WORK TO DO
Using the listing below, report all lines holding the word "JSON".

[Rows from an object dataset]
═══

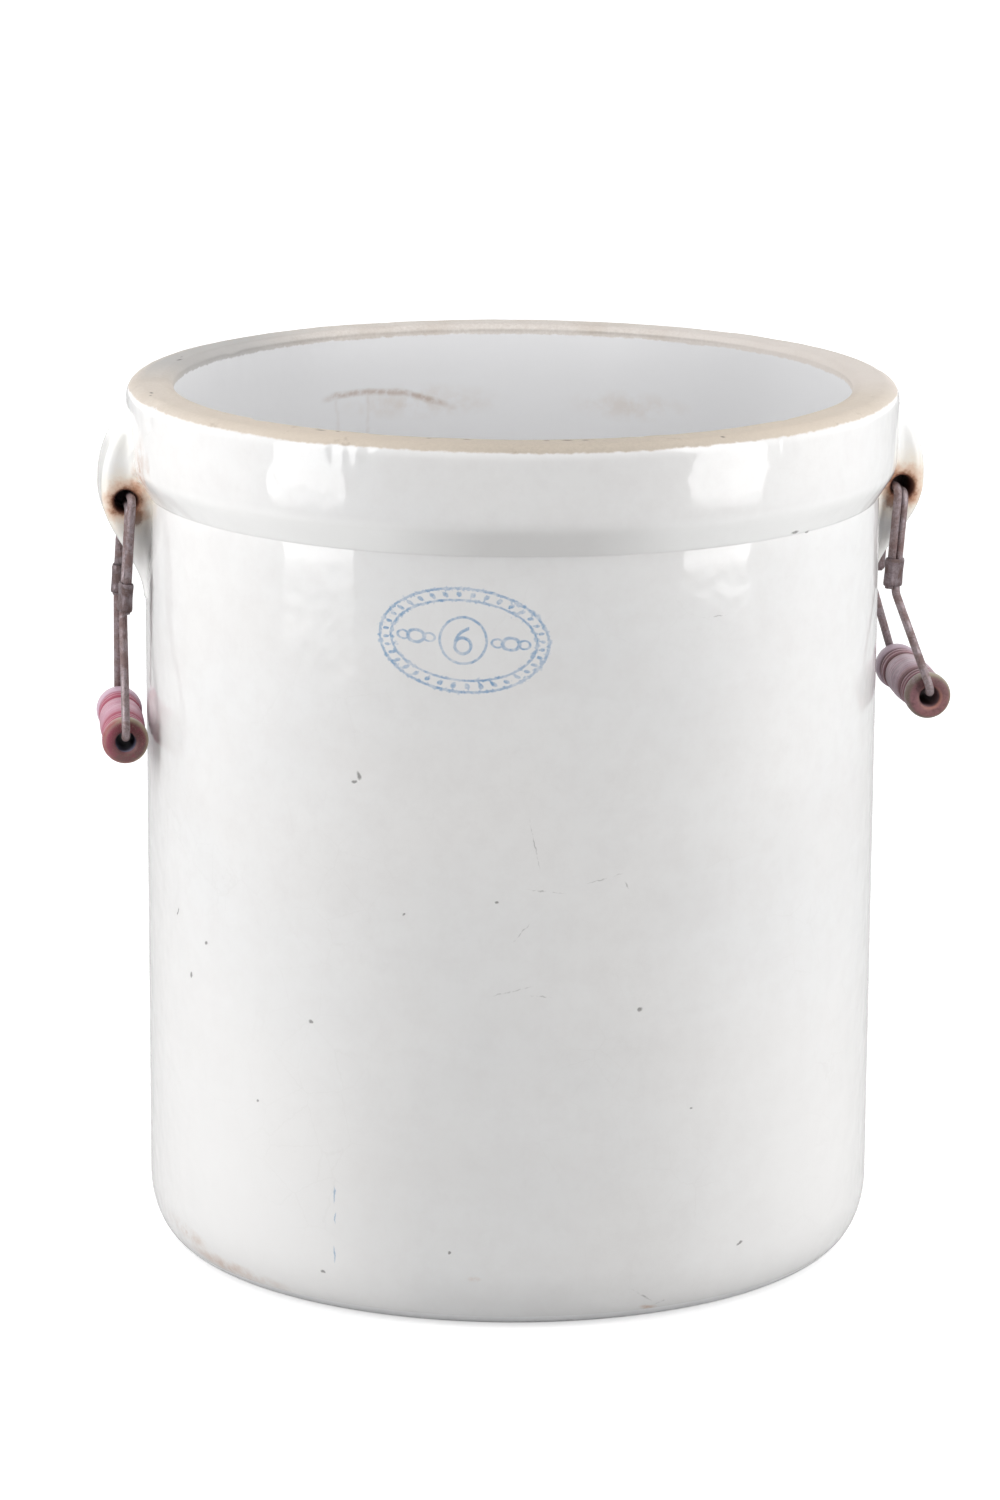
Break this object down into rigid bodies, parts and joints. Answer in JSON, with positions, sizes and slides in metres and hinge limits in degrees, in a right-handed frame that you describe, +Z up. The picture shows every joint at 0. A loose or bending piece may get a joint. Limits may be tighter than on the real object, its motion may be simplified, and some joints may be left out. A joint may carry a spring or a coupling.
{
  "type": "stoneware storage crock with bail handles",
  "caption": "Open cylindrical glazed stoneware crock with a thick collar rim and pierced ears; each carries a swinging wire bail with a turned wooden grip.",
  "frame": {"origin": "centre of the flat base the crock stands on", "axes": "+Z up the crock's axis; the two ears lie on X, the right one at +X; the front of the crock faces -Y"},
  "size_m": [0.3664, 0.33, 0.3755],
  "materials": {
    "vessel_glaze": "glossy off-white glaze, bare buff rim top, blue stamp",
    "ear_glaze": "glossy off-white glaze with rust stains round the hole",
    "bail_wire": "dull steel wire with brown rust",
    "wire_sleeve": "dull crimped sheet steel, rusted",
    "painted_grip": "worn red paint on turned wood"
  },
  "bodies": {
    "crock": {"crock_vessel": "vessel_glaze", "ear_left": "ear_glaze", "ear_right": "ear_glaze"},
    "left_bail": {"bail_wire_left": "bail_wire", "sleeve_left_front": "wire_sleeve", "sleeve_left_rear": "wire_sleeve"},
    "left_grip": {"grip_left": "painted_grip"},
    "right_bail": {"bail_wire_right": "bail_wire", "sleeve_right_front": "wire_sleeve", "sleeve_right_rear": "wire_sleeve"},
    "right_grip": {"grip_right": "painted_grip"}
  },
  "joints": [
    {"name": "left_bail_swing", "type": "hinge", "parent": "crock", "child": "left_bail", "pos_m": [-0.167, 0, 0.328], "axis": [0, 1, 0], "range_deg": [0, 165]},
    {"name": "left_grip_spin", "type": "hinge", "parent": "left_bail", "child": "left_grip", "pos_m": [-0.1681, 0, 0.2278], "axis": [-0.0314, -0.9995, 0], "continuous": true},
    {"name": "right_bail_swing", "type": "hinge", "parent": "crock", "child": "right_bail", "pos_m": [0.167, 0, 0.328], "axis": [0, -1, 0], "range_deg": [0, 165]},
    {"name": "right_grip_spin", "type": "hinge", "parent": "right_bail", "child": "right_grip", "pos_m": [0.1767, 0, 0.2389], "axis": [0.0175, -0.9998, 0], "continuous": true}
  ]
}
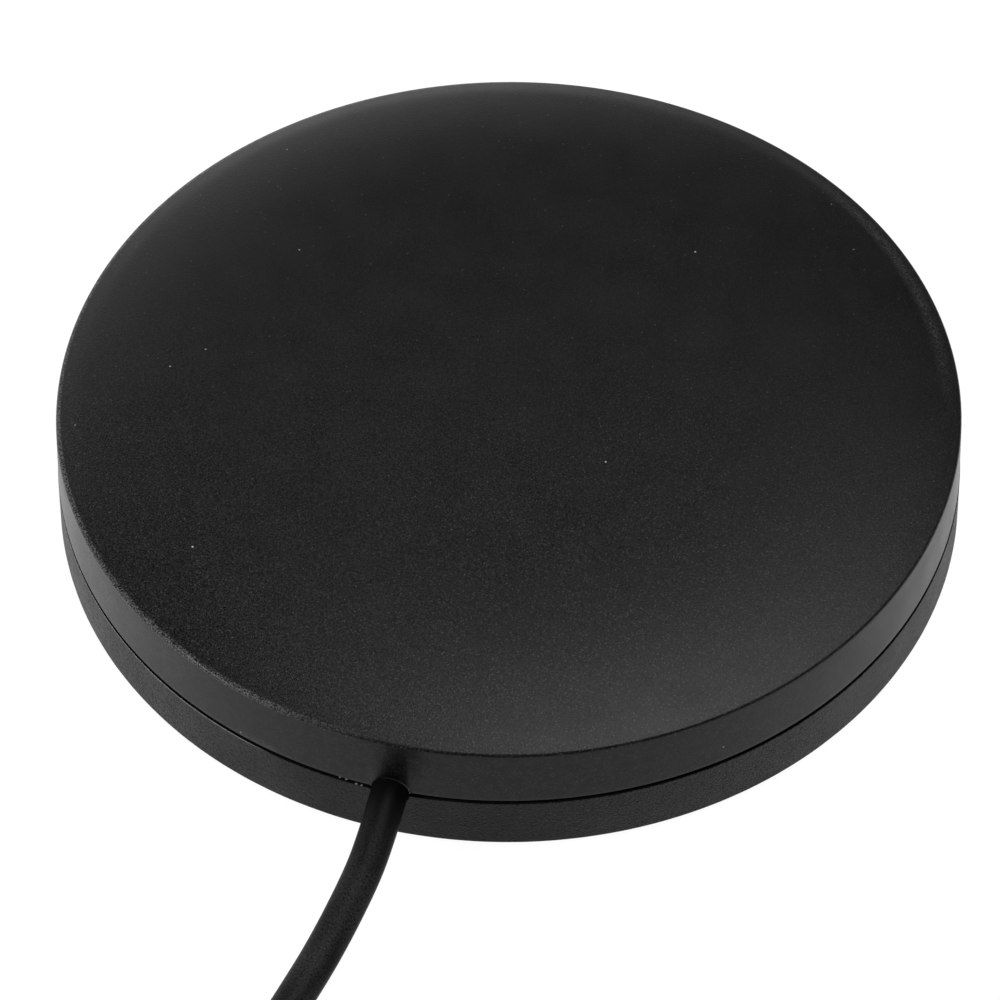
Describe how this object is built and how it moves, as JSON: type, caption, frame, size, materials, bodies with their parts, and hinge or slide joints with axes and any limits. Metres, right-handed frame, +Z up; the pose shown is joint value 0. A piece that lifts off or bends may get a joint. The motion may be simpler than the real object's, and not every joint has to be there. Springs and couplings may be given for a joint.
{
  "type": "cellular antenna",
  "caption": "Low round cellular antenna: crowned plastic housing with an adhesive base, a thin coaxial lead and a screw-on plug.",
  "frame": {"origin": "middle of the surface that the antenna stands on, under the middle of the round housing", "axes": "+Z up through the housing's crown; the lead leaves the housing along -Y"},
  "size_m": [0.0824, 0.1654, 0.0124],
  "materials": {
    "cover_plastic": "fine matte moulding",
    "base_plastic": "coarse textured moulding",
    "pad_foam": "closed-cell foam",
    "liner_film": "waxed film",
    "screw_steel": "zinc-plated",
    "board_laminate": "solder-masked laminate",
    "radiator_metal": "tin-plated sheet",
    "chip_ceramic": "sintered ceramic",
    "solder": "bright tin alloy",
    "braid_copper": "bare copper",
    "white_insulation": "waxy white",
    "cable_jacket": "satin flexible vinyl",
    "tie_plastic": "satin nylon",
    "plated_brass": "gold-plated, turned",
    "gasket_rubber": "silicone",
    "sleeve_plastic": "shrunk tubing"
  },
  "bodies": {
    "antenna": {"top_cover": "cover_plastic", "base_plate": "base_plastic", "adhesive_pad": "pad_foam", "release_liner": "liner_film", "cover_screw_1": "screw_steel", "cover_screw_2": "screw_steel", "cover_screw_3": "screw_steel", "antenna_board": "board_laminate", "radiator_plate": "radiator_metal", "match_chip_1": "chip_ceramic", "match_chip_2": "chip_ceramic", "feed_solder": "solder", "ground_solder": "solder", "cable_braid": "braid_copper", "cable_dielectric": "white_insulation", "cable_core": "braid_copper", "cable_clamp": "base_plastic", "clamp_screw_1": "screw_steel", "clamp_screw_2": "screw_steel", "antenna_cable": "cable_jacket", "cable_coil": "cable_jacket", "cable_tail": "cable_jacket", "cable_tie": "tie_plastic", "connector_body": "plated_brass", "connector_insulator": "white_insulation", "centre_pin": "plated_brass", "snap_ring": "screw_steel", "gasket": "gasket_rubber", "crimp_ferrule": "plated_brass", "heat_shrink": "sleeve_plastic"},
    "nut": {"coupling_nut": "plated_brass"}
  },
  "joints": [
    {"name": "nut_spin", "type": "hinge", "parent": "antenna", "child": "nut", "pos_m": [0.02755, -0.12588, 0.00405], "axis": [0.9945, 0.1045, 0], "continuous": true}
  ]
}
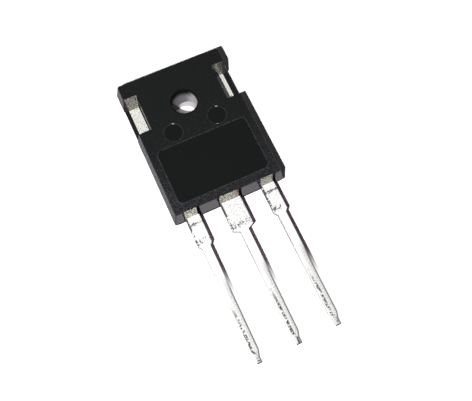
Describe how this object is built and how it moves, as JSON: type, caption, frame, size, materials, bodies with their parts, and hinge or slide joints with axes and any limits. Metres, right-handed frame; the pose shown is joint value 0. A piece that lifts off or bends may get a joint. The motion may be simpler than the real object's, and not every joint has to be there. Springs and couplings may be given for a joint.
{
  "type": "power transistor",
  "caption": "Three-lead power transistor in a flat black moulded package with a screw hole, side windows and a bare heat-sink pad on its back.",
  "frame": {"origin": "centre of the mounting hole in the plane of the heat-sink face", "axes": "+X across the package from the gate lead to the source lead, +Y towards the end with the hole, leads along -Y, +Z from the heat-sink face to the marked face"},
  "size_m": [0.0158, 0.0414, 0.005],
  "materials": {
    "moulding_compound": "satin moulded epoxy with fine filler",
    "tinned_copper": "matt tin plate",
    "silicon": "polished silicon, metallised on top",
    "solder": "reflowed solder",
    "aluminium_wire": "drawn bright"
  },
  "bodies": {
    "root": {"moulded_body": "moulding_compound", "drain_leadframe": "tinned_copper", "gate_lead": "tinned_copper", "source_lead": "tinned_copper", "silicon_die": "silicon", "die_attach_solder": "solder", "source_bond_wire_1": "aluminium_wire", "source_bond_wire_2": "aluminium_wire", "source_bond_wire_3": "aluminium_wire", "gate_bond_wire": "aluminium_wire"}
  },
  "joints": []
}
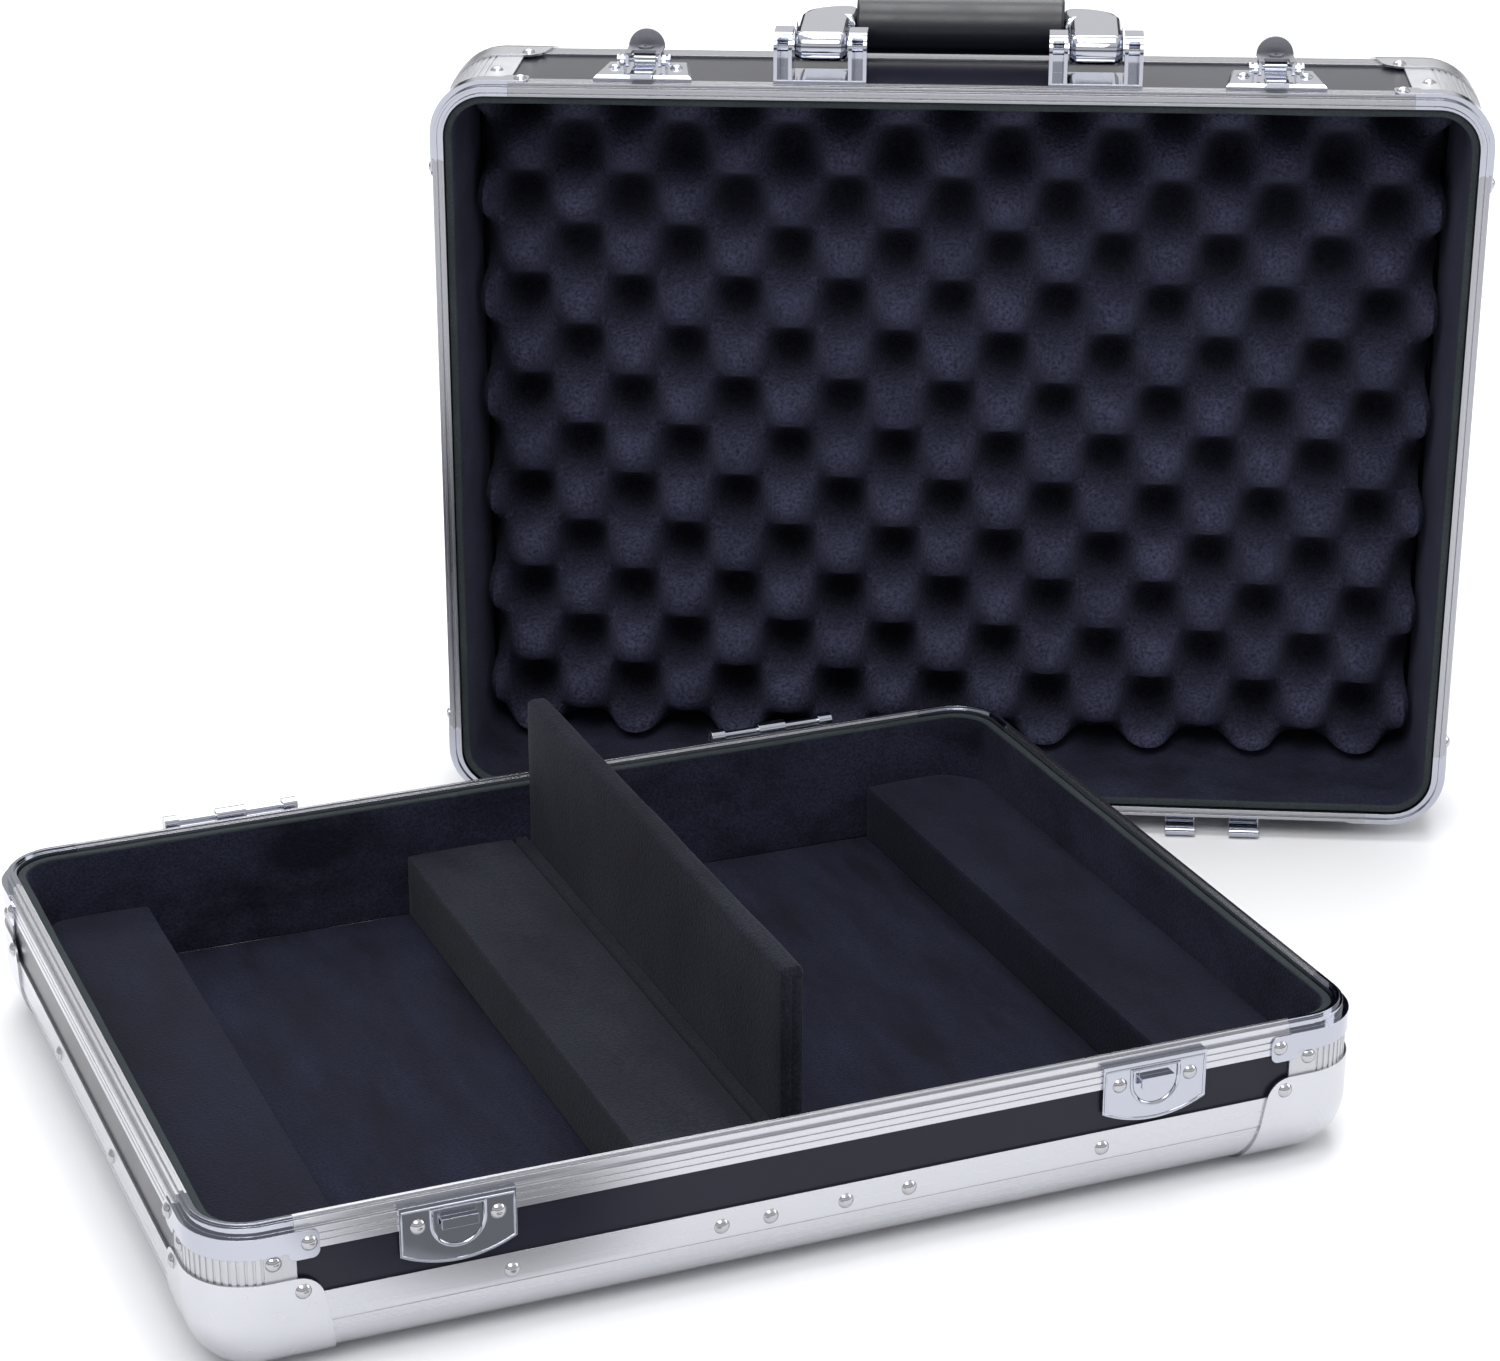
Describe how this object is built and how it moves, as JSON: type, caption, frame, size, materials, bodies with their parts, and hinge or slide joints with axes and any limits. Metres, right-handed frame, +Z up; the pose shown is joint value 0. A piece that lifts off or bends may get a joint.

═══

ANSWER TO THE PROBLEM
Break this object down into rigid bodies, parts and joints. Answer in JSON, with positions, sizes and slides in metres and hinge limits in degrees, in a right-handed frame that you describe, +Z up. The picture shows every joint at 0. A loose or bending piece may get a joint. Limits may be tighter than on the real object, its motion may be simplified, and some joints may be left out. A joint may carry a spring or a coupling.
Describe how this object is built and how it moves, as JSON: type, caption, frame, size, materials, bodies with their parts, and hinge or slide joints with axes and any limits. Metres, right-handed frame, +Z up; the pose shown is joint value 0. A piece that lifts off or bends may get a joint. The motion may be simpler than the real object's, and not every joint has to be there. Springs and couplings may be given for a joint.
Describe how this object is built and how it moves, as JSON: type, caption, frame, size, materials, bodies with their parts, and hinge or slide joints with axes and any limits. Metres, right-handed frame; the pose shown is joint value 0. A piece that lifts off or bends may get a joint. The motion may be simpler than the real object's, and not every joint has to be there. Springs and couplings may be given for a joint.
Describe how this object is built and how it moves, as JSON: type, caption, frame, size, materials, bodies with their parts, and hinge or slide joints with axes and any limits. Metres, right-handed frame, +Z up; the pose shown is joint value 0. A piece that lifts off or bends may get a joint.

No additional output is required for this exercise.